::: Provided information :::
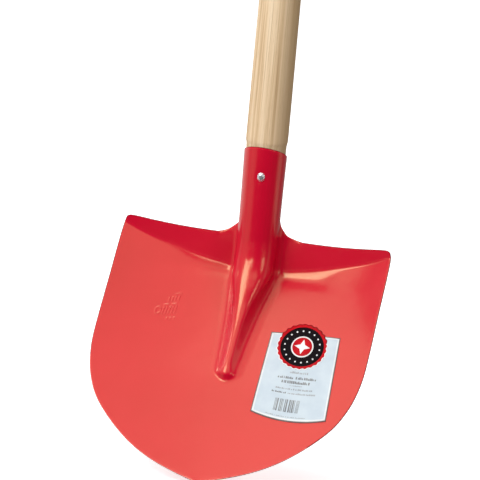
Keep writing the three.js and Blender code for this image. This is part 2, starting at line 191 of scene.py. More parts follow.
def sheet_grid():
    """Vertices and quads of the sheet's front surface, as one T-shaped grid."""
    r_up, r_low = R_TUBE + R_OPEN, R_WALL + R_PAN

    def low(a, r):
        if r <= R_WALL:
            q = WALL_ROWS[r]
            return float(top_edge(a) + (crease(a) - top_edge(a)) * q), 134.6 + 1.3 * q
        t = PAN_ROWS[r - R_WALL - 1]
        b = (1 - t / 0.72) ** 2 if t < 0.72 else 0.0
        return float(edge_z(t) + (crease(a) - crease(1.0)) * b), float(edge_x(t))

    verts, index = [], {}

    def put(k, p):
        index[k] = len(verts)
        verts.append(p)

    for c in range(0, NC + 1):
        s = c / NC
        for r in range(r_up + 1):
            if r <= R_TUBE:
                v = r / R_TUBE
                z = MOUTH_SLANT * 21.6 * math.cos(s * (180 - SEAM_HALF) * DEG) * (1 - v) + SEAM_END * v
            else:
                z = SEAM_END + (SHOULDER_Z - SEAM_END) * (r - R_TUBE) / R_OPEN
            for side in (1, -1) if c else (1,):
                x, y = upper(s, z, side)
                put(("m", side * c, r), (side * x, y, z))
        for r in range(1, r_low + 1):
            z, w = low(J * s, r)
            x, y = middle(s, z, w)
            put(("m", c, r_up + r), (x, y, z))
            if c:
                put(("m", -c, r_up + r), (-x, y, z))
    for side, us in WING.items():
        for i, u in enumerate(us):
            for r in range(r_low + 1):
                z, w = low(u, r)
                put(("w", side * (i + 1), r), (side * u * w, float(base_y(u, z)), z))
    quads = []
    for c in range(-NC, NC):
        for r in range(r_up + r_low):
            quads.append([index["m", c, r], index["m", c, r + 1], index["m", c + 1, r + 1], index["m", c + 1, r]])
    for side in (-1, 1):
        for i in range(len(WING[side])):
            for r in range(r_low):
                def at(a, b):
                    return index["m", side * NC, r_up + b] if a == 0 else index["w", side * a, b]
                q = [at(i, r), at(i, r + 1), at(i + 1, r + 1), at(i + 1, r)]
                quads.append(q if side > 0 else q[::-1])
    return np.array(verts), np.array(quads)


def relax_strip(verts, quads, passes, keep):
    """Takes the small steps out where the shoulders run into the wall: a few smoothing passes on the points in keep."""
    n = len(verts)
    a = np.concatenate([quads[:, i] for i in range(4)])
    b = np.concatenate([quads[:, (i + 1) % 4] for i in range(4)])
    e = np.unique(np.sort(np.column_stack([a, b]), axis=1), axis=0)
    deg_ = np.bincount(e.ravel(), minlength=n)[:, None]
    v = verts.copy()
    for _ in range(passes):
        acc = np.zeros_like(v)
        np.add.at(acc, e[:, 0], v[e[:, 1]])
        np.add.at(acc, e[:, 1], v[e[:, 0]])
        v = v + keep[:, None] * 0.5 * (acc / deg_ - v)
    return v


def normals(verts, quads):
    n = np.zeros_like(verts)
    a, b, c, d = (verts[quads[:, i]] for i in range(4))
    f = np.cross(c - a, d - b)
    for i in range(4):
        np.add.at(n, quads[:, i], f)
    return n / np.linalg.norm(n, axis=1)[:, None]


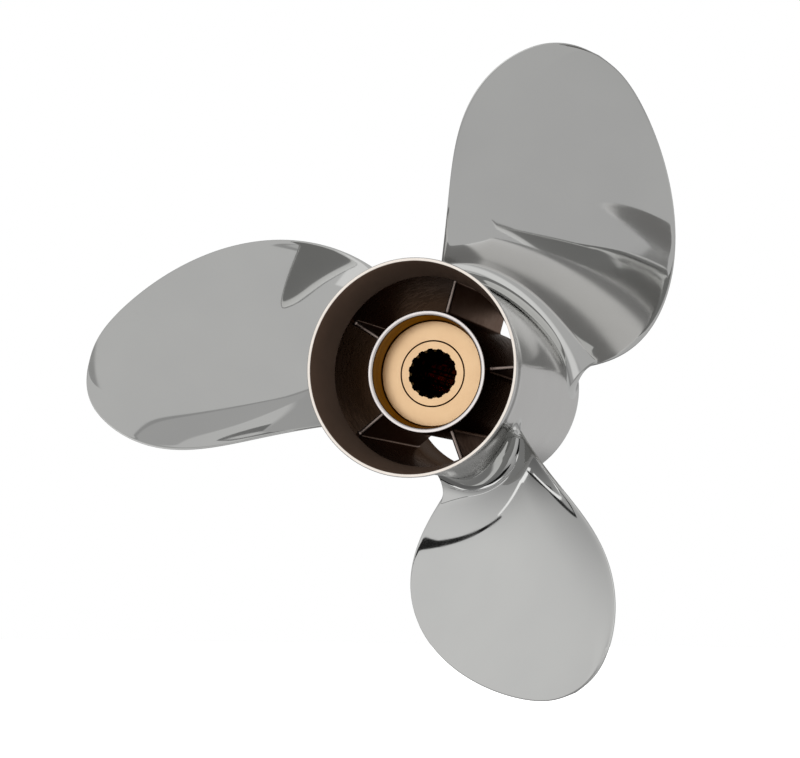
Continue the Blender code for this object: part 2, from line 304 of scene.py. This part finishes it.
def barrel_zone(radius, y):
    """0 outside, 1 on the lip of the rim, 2 in the flare, 3 in the passages, which get painted
    shade.
    """
    wall = 1.5
    rim_wall = 0.45
    lip_depth = 0.25
    margin = 0.3
    depth = barrel_outside(y) - radius
    if y > FLARE_LENGTH + margin:
        return 3 if depth > wall and y < BARREL_LENGTH - margin else 0
    if depth < rim_wall:
        return 0
    return 1 if y < lip_depth else 2


def build_barrel(materials):
    """The hollow hub: outside from aft to front, then the passage wall and the flare."""
    mouth = RIM_RADIUS - RIM_LIP
    corners = []
    for i in range(OUTSIDE_STEPS + 1):
        y = BARREL_LENGTH * i / OUTSIDE_STEPS
        at_end = i in (0, OUTSIDE_STEPS)
        corners.append((barrel_outside(y), y, RIM_ROUND if at_end else 0.0))
    for i in range(TAPER_STEPS + 1):
        y = BARREL_LENGTH - (BARREL_LENGTH - FRONT_TAPER_START) * i / TAPER_STEPS
        corners.append((barrel_inside(y), y, RIM_ROUND if i == 0 else 0.0))
    corners.append((PASSAGE_RADIUS, FLARE_LENGTH + MOUTH_STEP, PASSAGE_ROUND))
    for i in range(FLARE_STEPS + 1):
        part = 1.0 - i / FLARE_STEPS
        radius = mouth + (MOUTH_STEP_RADIUS - mouth) * part
        at_end = i in (0, FLARE_STEPS)
        corners.append((radius, FLARE_LENGTH * part, MOUTH_ROUND if at_end else 0.0))
    turned("hub_barrel", corners, materials, ["outer_barrel"], barrel_zone)


def tube_zone(radius, y):
    """0 on the rim of the mouth, 1 outside and in front, 2 on the wall inside the mouth, which
    gets a painted reflection of the bushing.
    """
    wall = 1.0
    if y < TUBE_AFT + TUBE_EDGE_ROUND:
        return 0
    return 2 if radius < TUBE_RADIUS - wall and y < BUSHING_AFT else 1


def build_inner_tube(materials):
    """The tube round the shaft, whose mouth opens out a little."""
    seat = TUBE_AFT + TUBE_SEAT_DEPTH
    corners = [
        (TUBE_RADIUS, TUBE_AFT, TUBE_EDGE_ROUND),
        (TUBE_RADIUS, TUBE_FRONT, TUBE_FRONT_ROUND),
        (TUBE_BORE_RADIUS, TUBE_FRONT, TUBE_FRONT_ROUND),
        (TUBE_BORE_RADIUS, BUSHING_AFT, 0.0),
        (TUBE_BORE_RADIUS, seat, TUBE_SEAT_ROUND),
        (TUBE_MOUTH_RADIUS, TUBE_AFT, TUBE_MOUTH_ROUND),
    ]
    turned("shaft_tube", corners, materials, ["inner_tube"], tube_zone)


def build_bushing(material):
    """The bushing's outer ring, from the tube in to the groove in its face."""
    outer = TUBE_BORE_RADIUS - BUSHING_GAP
    inner = GROOVE_RADIUS + GROOVE_WIDTH / 2.0
    corners = [
        (outer, BUSHING_AFT, BUSHING_ROUND),
        (outer, BUSHING_FRONT, BUSHING_ROUND),
        (inner, BUSHING_FRONT, GROOVE_ROUND),
        (inner, BUSHING_AFT, GROOVE_ROUND),
    ]
    turned("bushing_ring", corners, [material], ["bushing_sleeve"])


def spline_radius(part):
    """Bore radius across one tooth pitch, from a root through the tip and back."""
    along = min(part, 1.0 - part) - SPLINE_FLANK_START
    drop = smooth_blend(0.0, 1.0, along / (SPLINE_FLANK_END - SPLINE_FLANK_START))
    return SPLINE_ROOT_RADIUS - (SPLINE_ROOT_RADIUS - SPLINE_TIP_RADIUS) * drop


def bore_zone(radius, y):
    """0 on the face, 1 in the bore, which gets painted shade."""
    margin = 0.1
    return 1 if radius < SPLINE_ROOT_RADIUS + margin and y > BUSHING_AFT + margin else 0


def build_splined_sleeve(materials):
    """A tube whose bore has teeth that stand inward, with a bevelled mouth."""
    outer = GROOVE_RADIUS - GROOVE_WIDTH / 2.0
    points = []
    steps = SPLINE_COUNT * SPLINE_STEPS
    for i in range(steps):
        angle = 2.0 * math.pi * i / steps
        bore = spline_radius(i % SPLINE_STEPS / SPLINE_STEPS)
        mouth = max(bore, SPLINE_ROOT_RADIUS - SPLINE_MOUTH_CUT)
        section = (
            (outer - GROOVE_ROUND, BUSHING_AFT),
            (outer, BUSHING_AFT + GROOVE_ROUND),
            (outer, SPLINE_FRONT),
            (bore, SPLINE_FRONT),
            (bore, BUSHING_AFT + SPLINE_BEVEL),
            (mouth, BUSHING_AFT),
        )
        points += [polar(radius, angle, y) for radius, y in section]
    faces = ring_faces(steps, len(section))
    nodes = ["splined_sleeve"]
    add_piece("splined_ring", points, faces, materials, nodes, pick=bore_zone)


def fillet_flare(distance):
    """How far a round fillet stands out at a distance from the wall it runs into."""
    if distance >= RIB_FILLET:
        return 0.0
    return RIB_FILLET - math.sqrt(RIB_FILLET ** 2 - (RIB_FILLET - distance) ** 2)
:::
Short task => Looking at the data above, show all lines where the word "scene" occurs.

Written reply =>
Keep writing the three.js and Blender code for this image. This is part 2, starting at line 191 of scene.py. More parts follow.
Continue the Blender code for this object: part 2, from line 304 of scene.py. This part finishes it.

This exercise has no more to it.